I feel like I’m doing Tai Chi or inventing a new yoga pose as I slowly bend down and close my fingers around the rim of the water bucket, clinging to the wire mesh of the cage with the other hand. Success! I pull the bucket out of swan range, accompanied by the steady hiss and grumble of the bird. After performing the slow motion water-bucket pose again, this time with the clean, full bucket, I slide fresh food in and discover that this swan is the messiest of eaters.
He stabs at the bowl with his beak, long neck undulating like a snake. Grated apple, potato and chick feed mix go flying everywhere as he scoops it up; he eats like a weed whacker. It’s unclear what is actually wrong with him, certainly not his appetite. Somebody found him in their yard and, when the bird didn’t leave, caught him and brought him to NLWS. Coast Mountain Air is lending the swan a helping wing as they do with so many birds in need of care by transporting him for a very reasonable rate to Vancouver.

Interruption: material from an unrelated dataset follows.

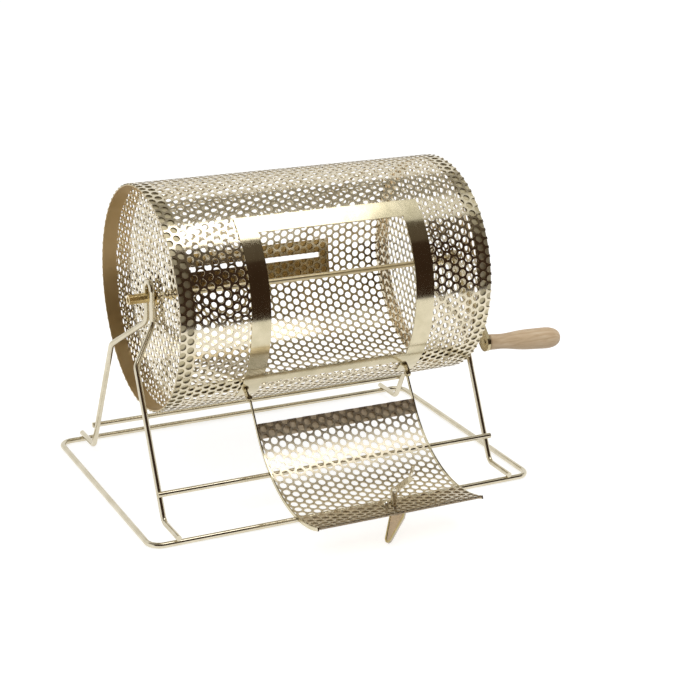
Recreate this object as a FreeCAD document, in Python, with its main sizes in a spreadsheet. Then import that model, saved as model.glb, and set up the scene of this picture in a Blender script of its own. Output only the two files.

Catching the swan for his plane ride down south is less Tai Chi, and more action. Veteran NLWS volunteer Kim slowly approaches the bird with an open blanket and then pounces, covering the wings and long neck. While she hugs the swan (who does not appreciate it), I scoot the dog crate that he will travel in into position. The swan succeeds in freeing his head from the blanket for a few seconds. I pull it back over his eyes and carefully guide his head into the crate while Kim manoeuvres the rest of his body. Finally we secure the bird in the crate.